A few wrap-up issues followed.  A greyhound night was being planned, with best dressed man and woman included.  This was followed by a call for the return of trophies.  A reminder about transfers abroad.  Also, say a person transfers to Cork.  He would not be allowed back to his own club until next year.  One comment from the floor suggested that if a member of his club transferred to a Cork club, he would never be allowed back by the club.

We’re on the home track now and in the midst of the restless rustling of agitated feet another sound pierces the air.  Another blasted phone.  Everyone’s too tired.  Even the top table hardly acknowledge what is the fifth infringement by the mobile plague.  Tá An Cathaoirleach ag caint aris.  Buoichas mór do na Chrochaigh agus an fáilte a chuir siad ar an cruinne. 

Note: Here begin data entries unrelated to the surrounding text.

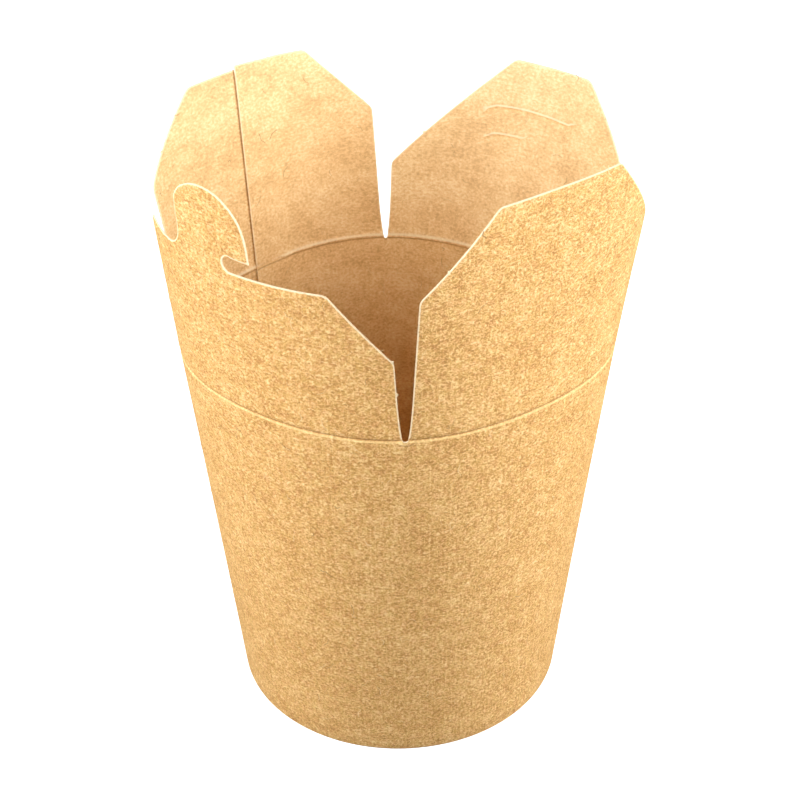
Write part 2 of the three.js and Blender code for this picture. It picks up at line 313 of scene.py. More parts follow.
def wall_heights(lowest, dip):
    fine = CREASE_HEIGHT - np.interp([0, *CREASE_ROWS], [0, CREASE_ROWS[-1]], [dip, CREASE_ROWS[-1]])
    coarse = np.linspace(fine[-1], lowest, WALL_ROWS + 2)[1:-1]
    return np.concatenate([fine, coarse])


def make_wall(materials):
    """The sheet round the tub: one strip whose two ends overlap at the seam, rolled in at the foot."""
    start = SEAM_AZIMUTH + OUTER_EDGE
    end = SEAM_AZIMUTH + 360 + TUCKED_EDGE
    round_slits = [middle - half * np.cos(np.linspace(0, math.pi, 13)) for middle, half in slit_spans()]
    columns = np.unique(np.round(np.concatenate([
        np.linspace(start, end, WALL_COLUMNS),
        np.arange(end - FINE_SEAM_SPAN, end, FINE_SEAM_STEP),
        *[azimuths + 360 * (azimuths.mean() < start) for azimuths in round_slits],
    ]), 4))
    outer, inner, places, rims = [], [], [], []
    for azimuth in columns:
        from_end = azimuth - 360 - SEAM_AZIMUTH
        from_start = azimuth - SEAM_AZIMUTH
        tuck = float(tuck_depth(np.array(from_end)))
        nested = 1 - float(smooth_share(from_start, NEST_START, NEST_END))
        gap = HEM_GAP + BOARD + 2 * (BOARD + GLUE_LINE) * nested
        half = (gap + BOARD) / 2
        lowest = tuck + half
        dip = slit_dip(azimuth)
        heights = wall_heights(lowest, dip)
        above = heights - CREASE_HEIGHT
        has_bead = float(bead_share(np.array(from_end), from_end > TUCK_START))
        outside = np.stack([tuck + groove(above), heights], -1)
        inside = np.stack([tuck + BOARD + has_bead * bead(above), heights], -1)
        inside[:, 0] = np.where(heights > CREASE_HEIGHT - 4, inside[:, 0], tuck + BOARD)
        outer_path = np.concatenate([outside, hem_path(half, tuck, tuck, gap)])
        inner_path = np.concatenate([inside, hem_path(half - BOARD, tuck, tuck, gap)])
        for grid, (depth, height) in ((outer, outer_path.T), (inner, inner_path.T)):
            grid.append(polar(wall_radius(azimuth, height) - depth, azimuth, height))
        along = np.concatenate([[0], np.cumsum(np.hypot(*np.diff(outer_path, axis=0).T))])
        places.append(sheet_place(azimuth, CREASE_HEIGHT - along))
        rim = np.full(len(along), float(azimuth in (columns[0], columns[-1])))
        rim[0] = dip > 0
        rims.append(rim)
    grids = [np.array(grid) for grid in (outer, inner, places, rims)]
    return make_piece("tub_wall", *board_from_grids(*grids), materials)


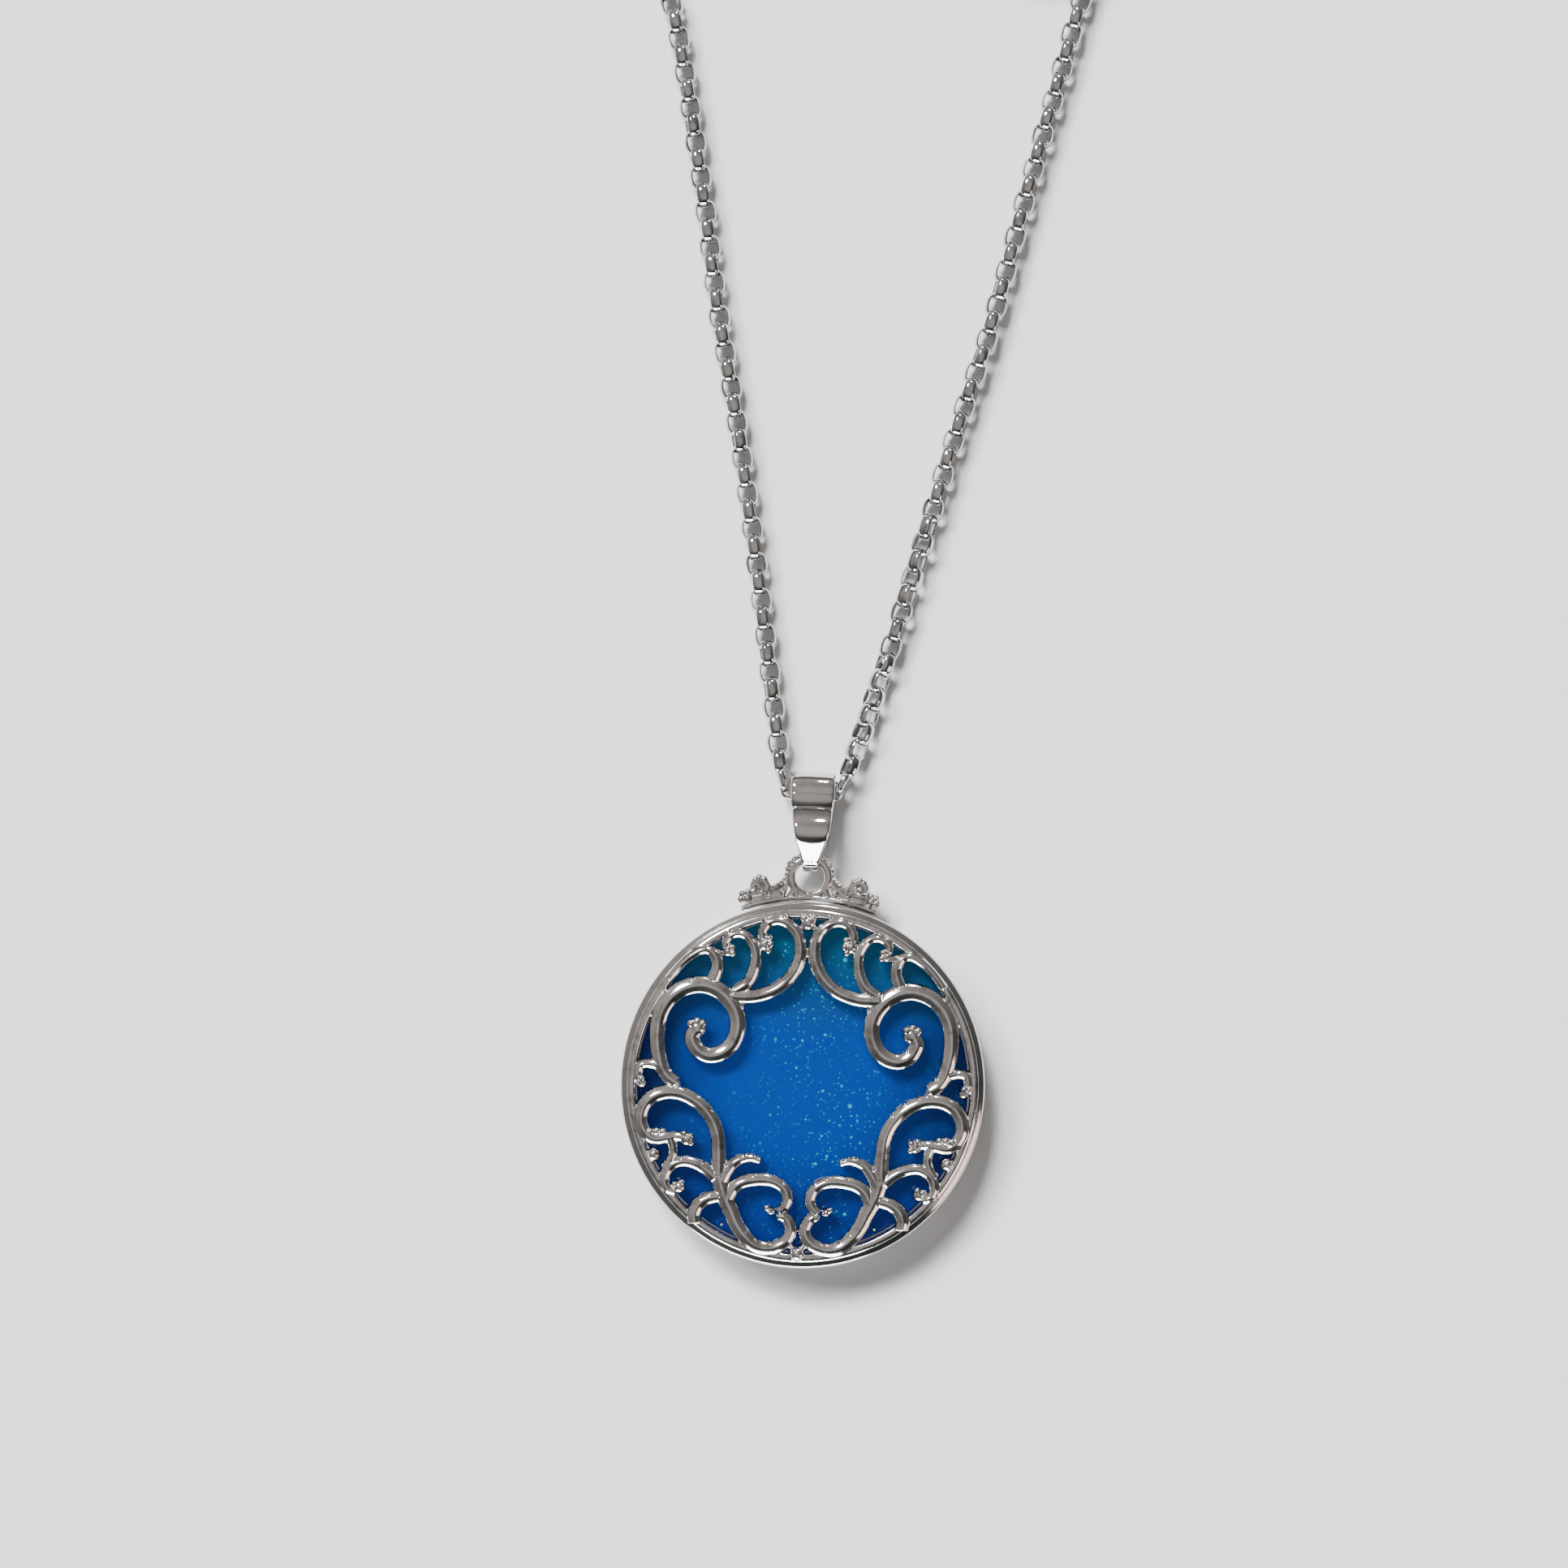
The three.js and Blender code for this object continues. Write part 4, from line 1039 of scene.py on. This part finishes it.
def key_lamp(name, azimuth, elevation, power):
    """A far lamp, high over the bail's side."""
    sun = bpy.data.lights.new(name, "SUN")
    sun.energy = power
    sun.angle = math.radians(KEY_ANGLE)
    a, e = math.radians(azimuth), math.radians(elevation)
    source = Vector((math.cos(a) * math.cos(e), math.sin(a) * math.cos(e), math.sin(e)))
    return place_lamp(name, sun, source.to_track_quat("Z", "Y"))


def panel(name, place, target, size, power, colour=(1, 1, 1)):
    """A rectangle of light that shows in the silver and leaves the floor as it is."""
    light = bpy.data.lights.new(name, "AREA")
    light.shape = "RECTANGLE"
    light.size, light.size_y = size[0] * MM, size[1] * MM
    light.energy = power
    light.color = colour
    aim = (Vector(target) - Vector(place)).normalized()
    lamp = place_lamp(name, light, aim.to_track_quat("-Z", "Y"))
    lamp.location = Vector(place) * MM
    lamp.visible_diffuse = False


def make_lamps():
    for i, lamp in enumerate(KEY_LAMPS):
        key_lamp(f"key_{i + 1}", *lamp).visible_glossy = i == len(KEY_LAMPS) - 1
    panel("window", (-40, -420, 118), (0, 0, 3), (440, 190), 3.4)
    panel("warm_side", (330, -160, 210), (0, 0, 3), (200, 160), 0.35, (1.0, 0.72, 0.66))
    panel("glints", (40, 330, 190), (0, 10, 3), (30, 30), 0.4)


def make_world():
    """Dim surroundings, lighter above and, at mid height, on one side."""
    world = bpy.data.worlds.new("world")
    world.use_nodes = True
    tree = world.node_tree
    direction = tree.nodes.new("ShaderNodeTexCoord").outputs["Generated"]
    parts = tree.nodes.new("ShaderNodeSeparateXYZ")
    tree.links.new(direction, parts.inputs[0])
    height = parts.outputs["Z"]
    across = tree.nodes.new("ShaderNodeVectorMath")
    across.operation = "DOT_PRODUCT"
    tree.links.new(direction, across.inputs[0])
    across.inputs[1].default_value = BRIGHT_SIDE
    around = ramp(tree, remap(tree, across.outputs["Value"], -0.7, 0.8, 0, 1), AROUND)
    colour = mix(tree, ramp(tree, height, MID_HEIGHT), ramp(tree, height, HIGH_AND_LOW), around)
    tree.links.new(colour, tree.nodes["Background"].inputs["Color"])
    scene.world = world


make_floor()
make_lamps()
make_world()
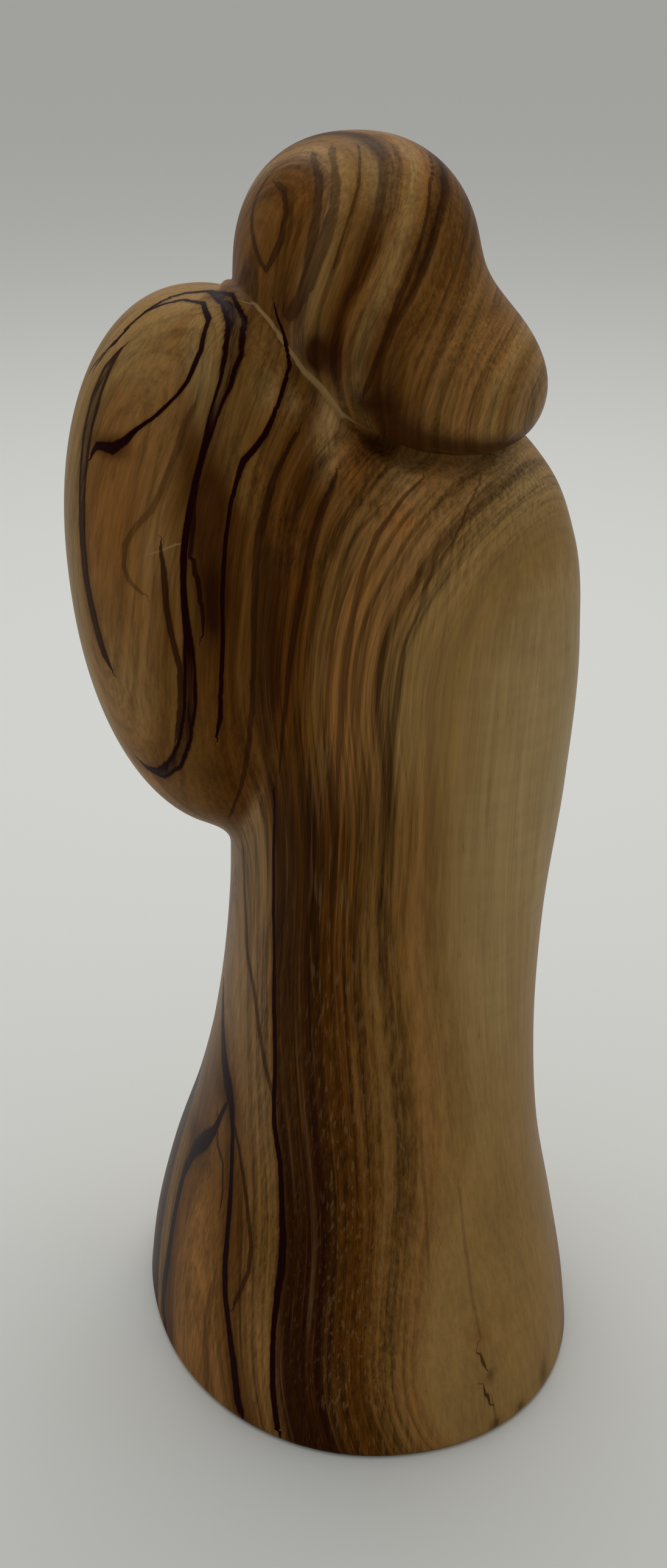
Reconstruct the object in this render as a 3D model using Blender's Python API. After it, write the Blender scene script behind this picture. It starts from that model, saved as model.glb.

Ach tá Iar Chathaoirleach ina sheasamh agus scéal eile aige.  He had met a Crokes stalwart on his way into the meeting – the legendary Jackie Looney.  The meeting was reminded of the debt of gratitude that was owed to Jackie and Dr Crokes.  It appears in previous times, only the upper class could attend these County Delegate meetings – the gentry – those clubs who participated in the County Championship.  However, it was a Crokes motion moved by our own Jackie and seconded by one illustrious Donie Sheehan that permitted delegates of all clubs to participate in these meetings.  The Iar Chathaoirleach recounted that he was Cathaoirleach at the time and so the motion was passed.  One got the sense that votes were not required.  Comments from the floor lauded An Iar Chathaoirleach as a good democrat.

Meeting closed and the Dr Crokes' Events Committee are in full swing bringing out tea, coffee, sandwiches, biscuits, cakes and all manner of delights.  The delegates indulge their taste buds and stomachs for a period.  The small groupings that were there at before the show started are re-convening to finish off any outstanding business that wasn't attended to earlier.  One or two drag on for a while longer.  But eventually, the house was cleared.  Lock up and last one leaving switch off the lights.